Public Trust and Economic Growth

By maintaining the D-SIB status, the RBI reassures the public and investors that the financial system remains stable. As SBI, HDFC Bank, and ICICI Bank continue to adhere to stringent regulations, their ability to weather financial crises is bolstered, which in turn ensures public trust and encourages investment in the Indian economy.

Historical Context: Background Information on D-SIBs

The concept of D-SIBs was introduced by the Financial Stability Board (FSB) after the 2008 global financial crisis. Following this, many central banks, including the RBI, adopted the framework to prevent financial crises caused by the failure of large financial institutions.

In India, the RBI began categorizing banks as D-SIBs in 2015, starting with SBI, ICICI Bank, and HDFC Bank. These banks were selected based on their size, importance to the economy, interconnectedness, and complexity of operations. Since then, the RBI has regularly reviewed these banks’ status and revised the list based on their growing or shrinking significance.

Key Takeaways from “RBI Maintains SBI, HDFC Bank, and ICICI Bank as D-SIBs”

Serial No.Key Takeaway
1The RBI has maintained the status of SBI, HDFC Bank, and ICICI Bank as Domestic Systemically Important Banks (D-SIBs).
2D-SIBs are banks whose failure could cause significant economic disruption, thus requiring stricter regulatory oversight and additional capital buffers.
3These banks must comply with enhanced regulatory norms, ensuring that they remain financially stable and resilient in times of economic stress.
4The designation as D-SIBs is based on a bank’s size, interconnectedness, and importance to the financial system and economy.
5The news is important for competitive exam aspirants, especially those preparing for exams like UPSC and banking exams, as it relates to financial regulation and stability.
importance of D-SIBs in India

Important FAQs for Students from this News

What does D-SIB stand for?

  • Answer: D-SIB stands for Domestic Systemically Important Bank. These are banks whose failure could cause significant disruption to the financial system.

Why are certain banks designated as D-SIBs?

  • Answer: Banks are designated as D-SIBs based on their size, interconnectedness, and importance to the economy. Their failure could have a large-scale impact on the financial system and economy.

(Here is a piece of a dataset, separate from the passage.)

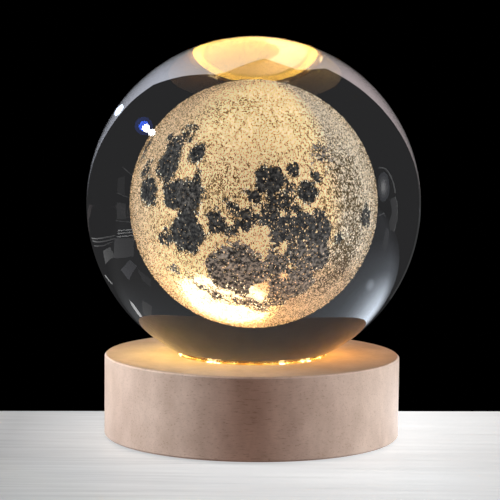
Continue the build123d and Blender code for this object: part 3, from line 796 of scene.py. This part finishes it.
def core_mesh(name, material):
    """The layer under the grains, lumpy in the plains, with what survey says at each of its points."""

    def lump(direction):
        return 0.10 * noise.noise(direction * 34.0) + 0.05 * noise.noise(direction * 80.0)

    vertices, faces = sphere_mesh(CORE_R, CORE_RINGS, CORE_SEGMENTS, lump)
    core = add_mesh(name, vertices, faces, material, "ball")
    mesh = core.data
    points = np.empty(3 * len(mesh.vertices), np.float32)
    mesh.vertices.foreach_get("co", points)
    directions = points.reshape(-1, 3).astype(float) - np.array(BALL_CENTRE)
    directions /= np.linalg.norm(directions, axis=1)[:, None]
    for label, values in zip(("plain", "leavings", "behind_glow", "rays", "cover"), survey(directions)):
        surveyed = mesh.attributes.new(label, "FLOAT", "POINT")
        surveyed.data.foreach_set("value", values.astype(np.float32))
    corners = np.empty(len(mesh.loops), np.int32)
    mesh.loops.foreach_get("vertex_index", corners)
    turn = np.arctan2(directions[:, 1], directions[:, 0]) / (2 * math.pi) + 0.5
    rise = np.arccos(np.clip(directions[:, 2], -1, 1)) / math.pi
    across = turn[corners]
    first = np.empty(len(mesh.polygons), np.int32)
    mesh.polygons.foreach_get("loop_start", first)
    total = np.empty(len(mesh.polygons), np.int32)
    mesh.polygons.foreach_get("loop_total", total)
    high = np.repeat(np.maximum.reduceat(across, first), total)
    across = np.where(high - across > 0.5, across + 1, across) * (1 - 1 / CORE_SEGMENTS)
    layer = mesh.uv_layers.new(name=BAKE_MAP)
    layer.data.foreach_set("uv", np.stack([across, rise[corners]], 1).ravel())
    return core


def build_engraving():
    core = core_mesh("engraving_layer", core_material())
    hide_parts("moon_engraving")
    core.visible_diffuse = False
    directions, random = grain_places(GRAIN_CANDIDATES, GRAIN_SEED)
    front = directions[:, 1] < 0
    grains = grain_material()
    for name, chosen in (("moon_grains_front", front), ("moon_grains_rear", ~front)):
        piece = grain_piece(name, directions[chosen], random, grains)
        piece.visible_diffuse = False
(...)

How does being a D-SIB affect a bank?

  • Answer: D-SIBs are subject to enhanced regulatory norms, including higher capital requirements and increased supervision from the RBI to ensure financial stability.

Which banks were confirmed as D-SIBs by the RBI in November 2024?

  • Answer: The RBI confirmed that State Bank of India (SBI), HDFC Bank, and ICICI Bank are still designated as D-SIBs as of November 2024.

What role does the RBI play in the regulation of D-SIBs?

  • Answer: The RBI monitors and supervises D-SIBs to ensure they comply with stricter regulatory standards, ensuring their resilience and reducing systemic risks to the financial system.